Apple Orchard Gothic
Mom and I pose with our bountiful harvest.
There's a barrel that I didn't fill
Beside it, and there may be two or three
Apples I didn't pick upon some bough.
But I am done with apple-picking now
~Robert Frost

I talked to my dad the next day and at Tim's insistence I asked him what had become of PaPaw's cider press in Kentucky. He didn't know, but he said he had one in the garage that had followed him home from a garage sale. It needed a new drum, but I told him I would stop by and see it because I know you can buy the new drums online.

How long do you think it takes a guy to load something very heavy into his truck and drive 7 miles? Before I knew it, my father was hollering my name through the screen door, and this....




....was sitting in our driveway. Never balk at a chance to get rid of some junk.

The mechanics of it are clean, well oiled, and crank with ease. It has a grinder which Tim didn't think would do much in the way of chopping an apple, until we dropped a couple in and were rewarded with a pile of apple shards on the driveway. An efficient grinder it certainly is!

But this will probably be next year's project. Tim naturally wants to sand blast it and pretty it up, and we still need a replacement drum, a pusher (for lack of a better word) for the top, and I'll be sewing some sacks to go in the drum.


After all that excitement, I began to cook apples. I made both applesauce and apple butter (more on that another time). And this is just the beginning! There are more apples ripening every day!

Friday, September 9, 2011

Thank You for the Cow Paths



Dear Farmer who rents my land;


Thank you for the cow paths. When I walked the pasture today, marking boulders for removal, I was delighted to find that your cows have made paths. Granted, they are not in the same places that my grandfather's cows had them, but they are nice just the same. I am hoping with time they will become as deeply etched among the buttercups as I remember them and that they will fill up with the fine powder of dirt that feels good to toes or becomes slick in the rain and make a satisfying smack under bare feet.




There is a lot of work history in that land. There are pits that springs have carved around piles of rocks stacked by men generations ago who foolishly thought they could stop the erosion. Every now and then I come across an unexpected gully opening up beneath my feet in seemingly flat land, but most of the creek banks still feel familiar as they did 30 years ago.


I am surprised that the old fence line where we took out the wire this spring has blended in so well, and that the new fence line has already aged to match it's surroundings as if a clever decorator "distressed" it with golden rods and dried grass to make it look old. The pasture has already moved on and forgotten our hard work with a casual shrug at the whims of humans and their boundary lines.

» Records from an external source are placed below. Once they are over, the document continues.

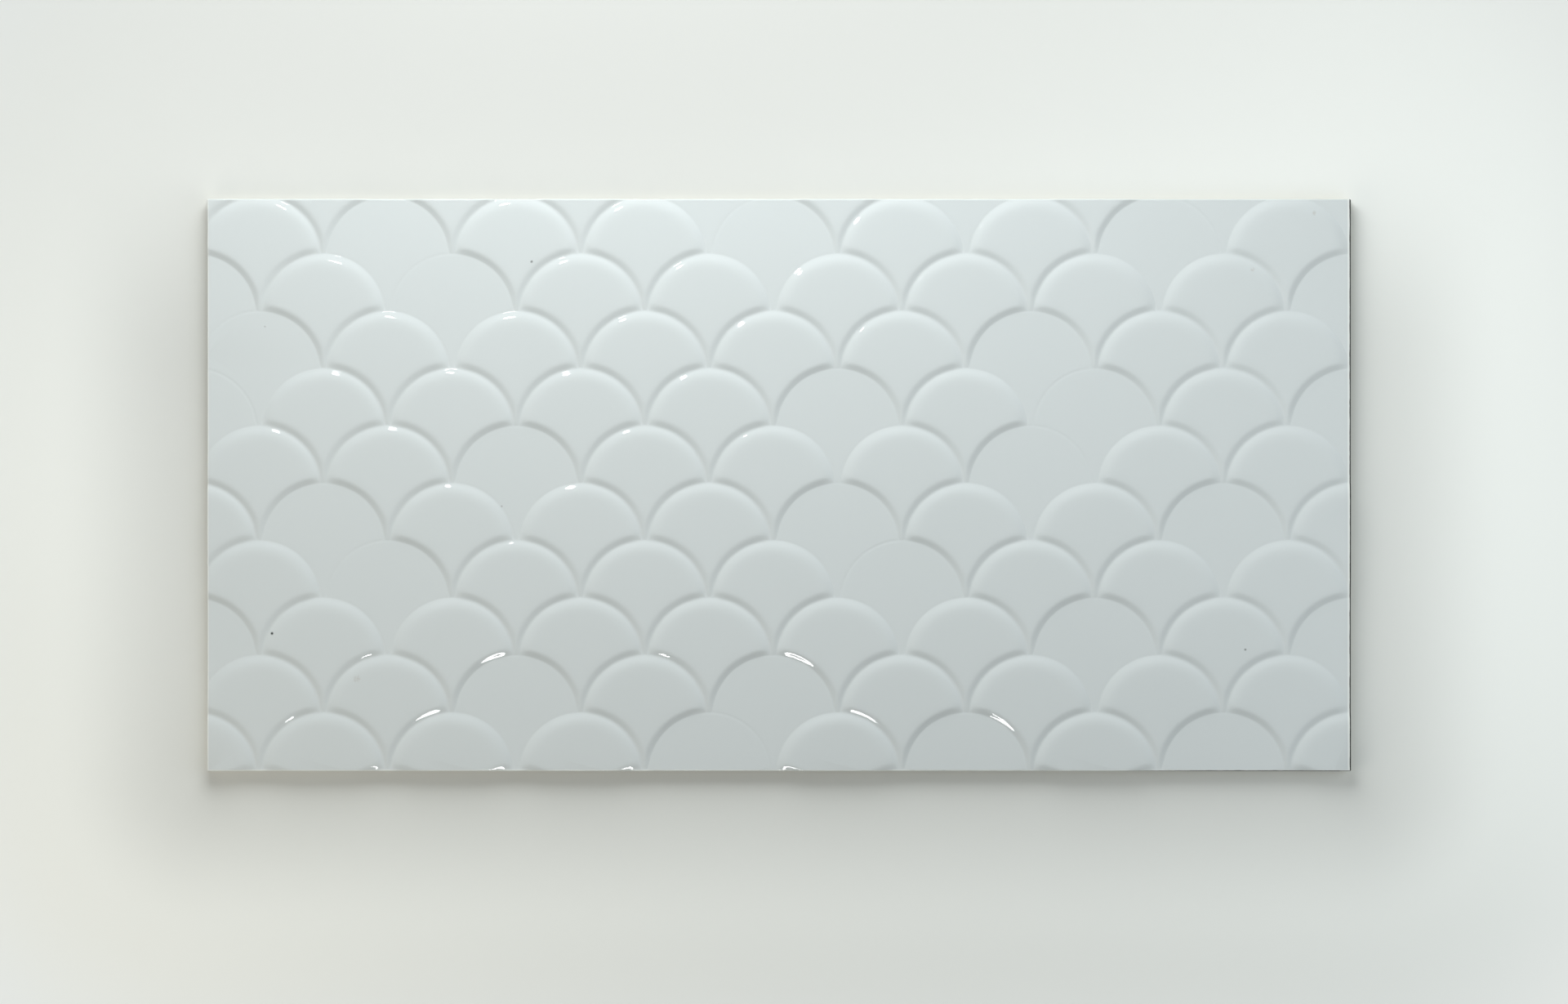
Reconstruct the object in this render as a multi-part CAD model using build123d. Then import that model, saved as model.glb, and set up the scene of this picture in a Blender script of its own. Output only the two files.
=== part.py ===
from build123d import *
import math
import os

# A glazed ceramic wall tile with a fish-scale relief, pressed and fired as one piece.
# It lies on its back: X runs along the length, Z out of the face, and the scales' round
# ends point along Y.
# The origin is at the middle of the back.

# Overall size
tile_length = 600.0
tile_width = 300.0
body_thickness = 7.5        # from the back to the floor of the relief
corner_radius = 1.0         # upright corners of the pressed body

# Fish-scale relief
relief_height = 1.5         # raised scales stand this far above the low ones
scale_radius = 32.3         # to the groove line round a scale
rim_width = 7.6             # droop towards a scale's own round end
rim_bend_in = 2.6           # the droop is steeper over this width next to the groove line
rim_bend_rise = 0.95        # and rises this far there
wall_width = 4.3            # straight wall down to the scales of the next row
scale_pitch = 67.45         # between neighbours in a row
row_pitch = 30.08           # between rows
pattern_shift = -2.96       # the middle scale of an even row, from the tile's centre
first_row_inset = 30.91     # centre of the first full row, below the far edge
first_column = 4            # scales left of the middle one in each line of the map

# Arris between the face and the sides, which the glaze rounds over
arris_width = 0.9
arris_drop = 0.7            # below the floor of the relief

# Ribs on the back, which key the tile to its adhesive
back_margin = 12.0
key_pitch = 15.0
rib_width = 4.0
key_depth = 0.6
key_draft = 45.0            # degrees, so that the press lets go

# Raised (R) and low (L) scales, one line for each row from the far edge.
# Rows that begin half a pitch further left hold one scale more.
scale_levels = (
    "RRRRLRLRLL",
    "RLRRLRRLR",
    "LRLRRRRRRL",
    "LRRRRRLRR",
    "LRRRRLRLRL",
    "RRLRRRLRR",
    "RLRRRLRRLR",
    "RLRRRLRRR",
    "LRRRRRRLRL",
    "RRLRLRRRR",
    "RRRRLRLRLR",
)

base_up = (Align.CENTER, Align.CENTER, Align.MIN)
total_thickness = body_thickness + relief_height


# The pressed outline: upright sides, round corners and the sloping arris
def tile_envelope():
    outline = RectangleRounded(tile_length, tile_width, corner_radius)
    block = extrude(outline, total_thickness)
    top_edges = block.faces().sort_by(Axis.Z)[-1].edges()
    return chamfer(top_edges, arris_drop + relief_height, arris_width)


# One raised scale: a low cone of two slopes, cut by the two scales of the next row
# and by the one below them, whose walls slope the other way
def raised_scale():
    bend_radius = scale_radius - rim_bend_in
    crest_radius = scale_radius - rim_width
    scale = Cone(scale_radius, bend_radius, rim_bend_rise, align=base_up)
    crown = Cone(bend_radius, crest_radius, relief_height - rim_bend_rise, align=base_up)
    scale += Pos(0, 0, rim_bend_rise) * crown
    wall = Pos(0, 0, -relief_height) * Cone(
        scale_radius - wall_width,
        scale_radius + 2 * wall_width,
        3 * relief_height,
        align=base_up,
    )
    next_scales = (
        (-scale_pitch / 2, -row_pitch),
        (scale_pitch / 2, -row_pitch),
        (0, -2 * row_pitch),
    )
    for x, y in next_scales:
        scale -= Pos(x, y, 0) * wall
    return scale


# Centres of the raised scales that reach the tile
def raised_centres():
    reach_x = tile_length / 2 + scale_radius
    reach_y = tile_width / 2 + scale_radius
    columns = math.ceil(reach_x / scale_pitch) + 1
    centres = []
    row = 0
    y = tile_width / 2 - first_row_inset + row_pitch
    while y > -reach_y:
        levels = scale_levels[row % len(scale_levels)]
        half_step = 0.5 if row % 2 == 0 else 0.0
        for column in range(-columns, columns + 1):
            x = pattern_shift + (column - half_step) * scale_pitch
            level = levels[(column + first_column) % len(levels)]
            if abs(x) < reach_x and level == "R":
                centres.append((x, y))
        row += 1
        y -= row_pitch
    return centres


# Shallow channels between the ribs of the back, cut in from the bedding face
def key_channels():
    field = tile_width - 2 * back_margin + rib_width
    count = math.floor(field / key_pitch)
    outline = Rectangle(tile_length - 2 * back_margin, key_pitch - rib_width)
    channel = extrude(outline, key_depth, taper=key_draft)
    first = -(count - 1) / 2 * key_pitch
    return [Pos(0, first + i * key_pitch, 0) * channel for i in range(count)]


envelope = tile_envelope()
lower_half = Box(2 * tile_length, 2 * tile_width, body_thickness, align=base_up)
body = envelope & lower_half

scale = raised_scale()
inner_x = tile_length / 2 - arris_width - scale_radius
inner_y = tile_width / 2 - arris_width - scale_radius
scales = []
for x, y in raised_centres():
    placed = Pos(x, y, body_thickness) * scale
    if abs(x) > inner_x or abs(y) > inner_y:
        placed = placed & envelope
    scales.append(placed)

tile = body.fuse(*scales) if scales else body
tile = tile.cut(*key_channels())

os.makedirs("parts", exist_ok=True)
export_step(tile, "parts/tile.step")
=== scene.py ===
import bpy
import math
import numpy as np
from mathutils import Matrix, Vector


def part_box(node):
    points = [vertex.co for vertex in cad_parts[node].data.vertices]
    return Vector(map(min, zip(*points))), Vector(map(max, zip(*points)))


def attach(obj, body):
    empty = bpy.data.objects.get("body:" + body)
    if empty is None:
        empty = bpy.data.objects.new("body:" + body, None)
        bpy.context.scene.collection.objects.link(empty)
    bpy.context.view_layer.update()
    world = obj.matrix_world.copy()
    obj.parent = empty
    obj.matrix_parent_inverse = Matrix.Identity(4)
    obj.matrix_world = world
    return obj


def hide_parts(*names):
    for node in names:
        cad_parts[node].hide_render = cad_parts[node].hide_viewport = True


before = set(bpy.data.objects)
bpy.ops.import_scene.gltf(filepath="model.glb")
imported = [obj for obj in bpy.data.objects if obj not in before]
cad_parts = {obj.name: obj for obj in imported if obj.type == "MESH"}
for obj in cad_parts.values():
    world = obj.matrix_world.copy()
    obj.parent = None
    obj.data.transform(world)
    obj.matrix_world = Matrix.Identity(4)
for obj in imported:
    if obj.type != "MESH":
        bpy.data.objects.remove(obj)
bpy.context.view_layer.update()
print("frame loaded")

mm = 0.001
lowCorner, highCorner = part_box("tile")
halfLength = (highCorner.x - lowCorner.x) / 2 / mm
halfWidth = (highCorner.y - lowCorner.y) / 2 / mm
thickness = (highCorner.z - lowCorner.z) / mm

# the fish-scale relief, in millimetres
relief = {
    "scaleRadius": 32.3,      # groove line round a scale
    "scalePitch": 67.45,
    "rowPitch": 30.08,
    "patternShift": -2.96,    # middle scale of an even row
    "firstRowInset": 30.91,   # centre of the first full row, below the far edge
    "height": 1.5,            # raised scales above the low ones
    "rimWidth": 7.6,          # rounded droop towards a scale's own arc
    "rimPower": 1.5,
    "wallWidth": 3.8,         # steeper wall down to a raised scale of the next row
    "openWallWidth": 3.2,     # and down to a low one
    "wallPower": 0.3,
    "tilt": 0.2,              # share of its height that a raised scale loses towards its walls
    "tiltStart": 0.75,        # where that begins, in scale radii above its centre
    "turnWidth": 8.0,         # between the neighbour above on the left and on the right
    "glazeFill": 0.7,         # how far the glaze evens out a corner
    "pooling": 0.6,           # glaze gathered at the foot of a rim beside a low scale
    "openPooling": 0.3,       # and at the foot of a wall
    "creaseDepth": 0.12,      # line between two low scales
    "creaseWidth": 0.6,
    "creaseFade": 8,          # how fast the line ends where the relief rises
}

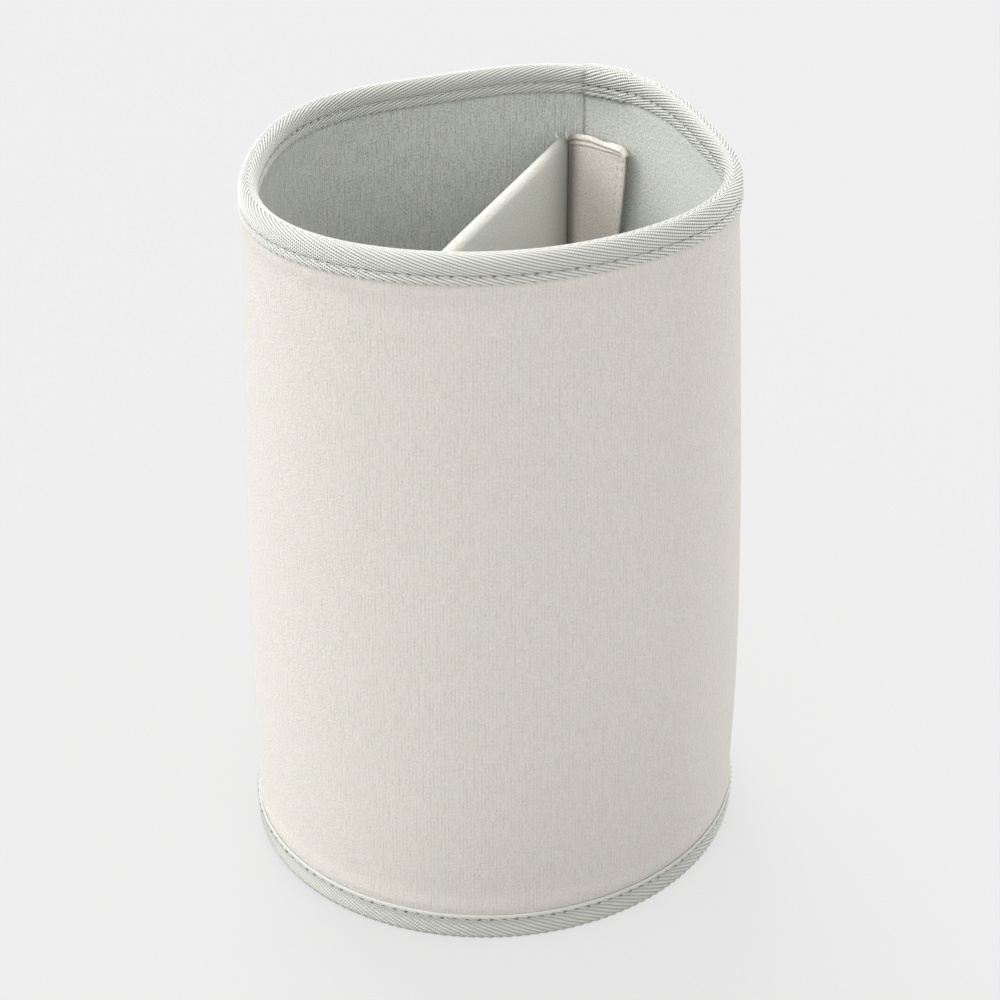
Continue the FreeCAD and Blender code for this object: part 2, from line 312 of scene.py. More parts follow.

I think my newer coils of wire look nice on the old wire pile.







Anyway, I just wanted to let you know I had noticed the improvement. The pasture looks good, and somehow satisfied to be grazed by cows again. It has been nearly a century since my family arrived, and close to two centuries since settlers brought the first cows here. I wonder what will be here in another hundred years. I hope they keep the cow paths.

Sincerely,
Your Farmer Neighbor

Monday, September 5, 2011

Today's Theme: Out 'er Space

We are, errrr... outta space.

My hod was in the basement full of potatoes. All my yard sale plastic strainers that I pick into were full of Shelly's extra tomatoes which she wanted not to have to deal with. But I found one more and heaped the beans in.


I realised after the beans were picked that , due to last weekend's lasagna making spree, I had no room in the freezer to put a tray (I am also, coincidentally, out of Gladware, but that wasn't a problem at the moment). After some juggling I made room, and realised that a gallon of beans was not going to fit onto one tray. But if I used the deep tray of the broiler, I could stack them and not have beans freezing to the bottom of the top tray.

In the meantime, on the other side of the kitchen, I was running out of both casserole dishes AND oven space.

And when I ground down all Shelly's surplus tomatoes, I was precariously near to running out of space in my 4 qt pot.
In the end (at 11pm), it all got into the freezer. It just took some engineering.